Work required:
Count how many lines of the data below contain the string "shown"; the reply should be that number alone.

Extracted entries:
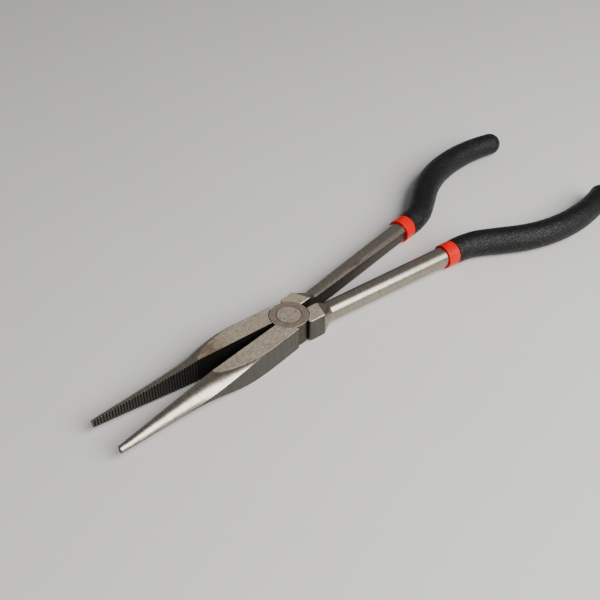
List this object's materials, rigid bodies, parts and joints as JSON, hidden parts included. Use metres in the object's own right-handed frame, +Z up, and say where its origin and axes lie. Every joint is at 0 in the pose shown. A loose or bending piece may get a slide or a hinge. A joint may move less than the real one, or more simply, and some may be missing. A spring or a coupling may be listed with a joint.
{
  "type": "needle nose pliers",
  "caption": "Long-reach needle nose pliers with lap joint, toothed half-round jaws, round shanks, red collars and black curved grips.",
  "frame": {"origin": "on the pivot's axis at the underside of the joint", "axes": "+X along the centre line towards the jaw tips, +Y to the left, +Z up out of the joint's top face"},
  "size_m": [0.2769, 0.0886, 0.0126],
  "materials": {
    "ground_steel": "ground flats, polished rounds",
    "rivet_steel": "ground flush",
    "collar_red": "glossy dip coating",
    "grip_black": "fine grained satin dip coating"
  },
  "bodies": {
    "lower_body": {"lower_half": "ground_steel", "lower_collar": "collar_red", "lower_grip": "grip_black"},
    "upper_body": {"upper_half": "ground_steel", "pivot_rivet": "rivet_steel", "upper_collar": "collar_red", "upper_grip": "grip_black"}
  },
  "joints": [
    {"name": "pivot", "type": "hinge", "parent": "lower_body", "child": "upper_body", "pos_m": [0, 0, 0.0054], "axis": [0, 0, 1], "range_deg": [-10.2, 34]}
  ]
}
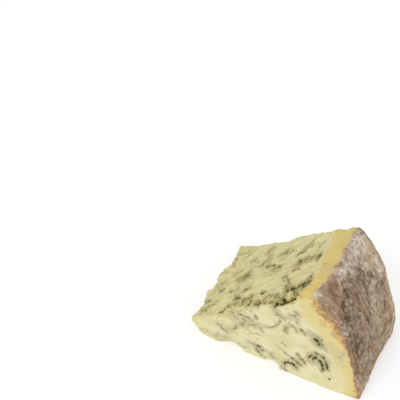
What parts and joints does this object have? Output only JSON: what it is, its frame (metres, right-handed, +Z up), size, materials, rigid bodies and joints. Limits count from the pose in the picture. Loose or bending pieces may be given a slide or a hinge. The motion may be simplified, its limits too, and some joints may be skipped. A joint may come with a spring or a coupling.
{
  "type": "stilton wedge",
  "caption": "Loose wedge of a crusted blue cheese lying on one radial cut, with crumbly veined paste, a smooth wire-cut front and a rough rind.",
  "frame": {"origin": "centre of the bounding box's base, on the plane that the wedge lies on", "axes": "+X from the broken tip towards the rind, +Y along the wheel's axis from the shown wire-cut face to the hidden one, +Z up from the lower radial cut"},
  "size_m": [0.0934, 0.0582, 0.0649],
  "materials": {
    "cheese_paste": "matte"
  },
  "bodies": {
    "root": {"cheese_wedge": "cheese_paste"}
  },
  "joints": []
}
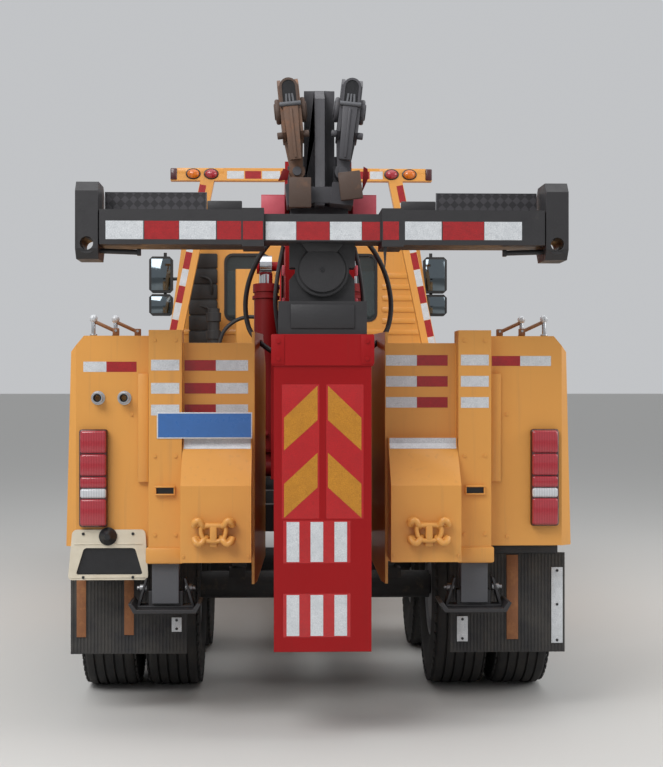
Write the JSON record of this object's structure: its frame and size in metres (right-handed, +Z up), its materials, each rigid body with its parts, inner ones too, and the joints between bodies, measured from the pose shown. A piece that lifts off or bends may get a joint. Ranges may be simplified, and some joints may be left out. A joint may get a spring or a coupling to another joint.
{
  "type": "heavy tow truck",
  "caption": "Heavy tow truck with a cab over the engine, side lockers, a telescopic recovery boom and a folding underlift with a sliding crossbar.",
  "frame": {"origin": "on the ground, at the middle of the box that holds the parked truck", "axes": "+Y towards the front of the cab, +X to the truck's right, +Z up"},
  "size_m": [2.93, 9.2, 3.5198],
  "materials": {
    "body_paint": "gloss",
    "boom_paint": "gloss",
    "chassis_paint": "satin",
    "underlift_paint": "satin",
    "axle_casting": "matt",
    "sheave_steel": "worn",
    "drum_steel": "worn",
    "rod_chrome": "polished",
    "leg_steel": "satin",
    "tank_metal": "satin",
    "fender_plastic": "matt",
    "lamp_lens": "gloss",
    "fitting_metal": "satin",
    "trim_plastic": "matt",
    "cab_plastic": "matt",
    "window_glass": "clear",
    "tyre": "matt",
    "wheel_paint": "satin"
  },
  "bodies": {
    "chassis": {"frame_rails": "chassis_paint", "subframe": "chassis_paint", "front_axle": "axle_casting", "rear_axles": "axle_casting", "engine": "axle_casting", "tank_and_battery": "tank_metal", "bumper": "chassis_paint", "splash_guards": "fender_plastic", "lamps": "lamp_lens", "side_boxes": "body_paint", "tail_frame": "body_paint", "tail_claws": "body_paint", "rear_fittings": "fitting_metal", "gantry": "body_paint", "snorkel": "trim_plastic"},
    "cab": {"cab_shell": "body_paint", "cab_glass": "window_glass", "grille": "trim_plastic", "cab_interior": "cab_plastic"},
    "boom": {"boom_outer": "boom_paint", "mast": "boom_paint"},
    "boom_slide": {"boom_inner": "sheave_steel"},
    "lift_barrels": {"lift_barrels": "boom_paint"},
    "lift_rods": {"lift_rods": "rod_chrome"},
    "stinger": {"stinger_outer": "boom_paint"},
    "stinger_slide": {"stinger_inner": "underlift_paint"},
    "crossbar": {"crossbar": "underlift_paint"},
    "winch_rear": {"winch_drum_rear": "drum_steel"},
    "winch_front": {"winch_drum_front": "drum_steel"},
    "knuckle_right": {"knuckle_right": "axle_casting"},
    "wheel_front_right": {"tyre_front_right": "tyre", "rim_front_right": "wheel_paint"},
    "wheel_mid_right": {"tyre_mid_right": "tyre", "rim_mid_right": "wheel_paint"},
    "wheel_rear_right": {"tyre_rear_right": "tyre", "rim_rear_right": "wheel_paint"},
    "door_right": {"door_right": "body_paint", "door_glass_right": "window_glass", "mirror_right": "trim_plastic"},
    "locker_rear_right": {"locker_door_rear_right": "body_paint"},
    "locker_front_right": {"locker_door_front_right": "body_paint"},
    "leg_right": {"leg_right": "leg_steel"},
    "arm_right": {"arm_right": "underlift_paint"},
    "sheave_right": {"sheave_head_right": "sheave_steel"},
    "knuckle_left": {"knuckle_left": "axle_casting"},
    "wheel_front_left": {"tyre_front_left": "tyre", "rim_front_left": "wheel_paint"},
    "wheel_mid_left": {"tyre_mid_left": "tyre", "rim_mid_left": "wheel_paint"},
    "wheel_rear_left": {"tyre_rear_left": "tyre", "rim_rear_left": "wheel_paint"},
    "door_left": {"door_left": "body_paint", "door_glass_left": "window_glass", "mirror_left": "trim_plastic"},
    "locker_rear_left": {"locker_door_rear_left": "body_paint"},
    "locker_front_left": {"locker_door_front_left": "body_paint"},
    "leg_left": {"leg_left": "leg_steel"},
    "arm_left": {"arm_left": "underlift_paint"},
    "sheave_left": {"sheave_head_left": "sheave_steel"}
  },
  "joints": [
    {"name": "steer_right", "type": "hinge", "parent": "chassis", "child": "knuckle_right", "pos_m": [0.85, 3.2, 0.54], "axis": [0, 0, 1], "range_deg": [-35, 35]},
    {"name": "roll_front_right", "type": "hinge", "parent": "knuckle_right", "child": "wheel_front_right", "pos_m": [1.02, 3.2, 0.54], "axis": [1, 0, 0], "continuous": true},
    {"name": "roll_mid_right", "type": "hinge", "parent": "chassis", "child": "wheel_mid_right", "pos_m": [0.93, -1.6, 0.54], "axis": [1, 0, 0], "continuous": true},
    {"name": "roll_rear_right", "type": "hinge", "parent": "chassis", "child": "wheel_rear_right", "pos_m": [0.93, -2.95, 0.54], "axis": [1, 0, 0], "continuous": true},
    {"name": "door_hinge_right", "type": "hinge", "parent": "cab", "child": "door_right", "pos_m": [1.192, 4.322, 2], "axis": [0, 0, 1], "range_deg": [0, 70]},
    {"name": "locker_hinge_rear_right", "type": "hinge", "parent": "chassis", "child": "locker_rear_right", "pos_m": [1.259, -0.897, 0.6], "axis": [0.0272, 0, -0.9996], "range_deg": [0, 100]},
    {"name": "locker_hinge_front_right", "type": "hinge", "parent": "chassis", "child": "locker_front_right", "pos_m": [1.259, 1.597, 0.6], "axis": [-0.0272, 0, 0.9996], "range_deg": [0, 100]},
    {"name": "leg_slide_right", "type": "slide", "parent": "chassis", "child": "leg_right", "axis": [0, 0, -1], "range_m": [0, 0.5]},
    {"name": "arm_slide_right", "type": "slide", "parent": "crossbar", "child": "arm_right", "axis": [1, 0, 0], "range_m": [0, 0.25]},
    {"name": "sheave_swing_right", "type": "hinge", "parent": "boom_slide", "child": "sheave_right", "pos_m": [0.113, -4.01, 2.69], "axis": [0, 1, 0], "range_deg": [-6, 25]},
    {"name": "steer_left", "type": "hinge", "parent": "chassis", "child": "knuckle_left", "pos_m": [-0.85, 3.2, 0.54], "axis": [0, 0, 1], "range_deg": [-35, 35]},
    {"name": "roll_front_left", "type": "hinge", "parent": "knuckle_left", "child": "wheel_front_left", "pos_m": [-1.02, 3.2, 0.54], "axis": [1, 0, 0], "continuous": true},
    {"name": "roll_mid_left", "type": "hinge", "parent": "chassis", "child": "wheel_mid_left", "pos_m": [-0.93, -1.6, 0.54], "axis": [1, 0, 0], "continuous": true},
    {"name": "roll_rear_left", "type": "hinge", "parent": "chassis", "child": "wheel_rear_left", "pos_m": [-0.93, -2.95, 0.54], "axis": [1, 0, 0], "continuous": true},
    {"name": "door_hinge_left", "type": "hinge", "parent": "cab", "child": "door_left", "pos_m": [-1.192, 4.322, 2], "axis": [0, 0, -1], "range_deg": [0, 70]},
    {"name": "locker_hinge_rear_left", "type": "hinge", "parent": "chassis", "child": "locker_rear_left", "pos_m": [-1.259, -0.897, 0.6], "axis": [0.0272, 0, 0.9996], "range_deg": [0, 100]},
    {"name": "locker_hinge_front_left", "type": "hinge", "parent": "chassis", "child": "locker_front_left", "pos_m": [-1.259, 1.597, 0.6], "axis": [-0.0272, 0, -0.9996], "range_deg": [0, 100]},
    {"name": "leg_slide_left", "type": "slide", "parent": "chassis", "child": "leg_left", "axis": [0, 0, -1], "range_m": [0, 0.5]},
    {"name": "arm_slide_left", "type": "slide", "parent": "crossbar", "child": "arm_left", "axis": [-1, 0, 0], "range_m": [0, 0.25]},
    {"name": "sheave_swing_left", "type": "hinge", "parent": "boom_slide", "child": "sheave_left", "pos_m": [-0.113, -4.01, 2.69], "axis": [0, -1, 0], "range_deg": [-6, 25]},
    {"name": "cab_tilt", "type": "hinge", "parent": "chassis", "child": "cab", "pos_m": [0, 4.43, 1], "axis": [-1, 0, 0], "range_deg": [0, 50]},
    {"name": "boom_lift", "type": "hinge", "parent": "chassis", "child": "boom", "pos_m": [0, 1.15, 1.6], "axis": [-1, 0, 0], "range_deg": [0, 28]},
    {"name": "boom_extend", "type": "slide", "parent": "boom", "child": "boom_slide", "axis": [0, -0.981, 0.1942], "range_m": [0, 1.6]},
    {"name": "lift_barrel_turn", "type": "hinge", "parent": "chassis", "child": "lift_barrels", "pos_m": [0, -1.05, 1.1], "axis": [-1, 0, 0], "range_deg": [0, 14.4]},
    {"name": "lift_rod_slide", "type": "slide", "parent": "lift_barrels", "child": "lift_rods", "axis": [0, 0.0739, 0.9973], "range_m": [0, 1.01]},
    {"name": "stinger_fold", "type": "hinge", "parent": "boom", "child": "stinger", "pos_m": [0, -4.15, 0.55], "axis": [1, 0, 0], "range_deg": [0, 90]},
    {"name": "stinger_extend", "type": "slide", "parent": "stinger", "child": "stinger_slide", "axis": [0, 0, 1], "range_m": [0, 1]},
    {"name": "crossbar_swivel", "type": "hinge", "parent": "stinger_slide", "child": "crossbar", "pos_m": [0, -4.39, 2.18], "axis": [0, 1, 0], "range_deg": [-12, 12]},
    {"name": "winch_turn_rear", "type": "hinge", "parent": "boom", "child": "winch_rear", "pos_m": [0, 0.0692, 2.21667], "axis": [1, 0, 0], "continuous": true},
    {"name": "winch_turn_front", "type": "hinge", "parent": "boom", "child": "winch_front", "pos_m": [0, 0.61853, 2.1079], "axis": [1, 0, 0], "continuous": true}
  ],
  "couplings": [
    {"joint": "steer_left", "follows": "steer_right", "ratio": 1},
    {"joint": "lift_barrel_turn", "follows": "boom_lift", "ratio": 0.50659},
    {"joint": "lift_rod_slide", "follows": "boom_lift", "m_per_rad": 2.0534}
  ]
}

Exercise solution:
3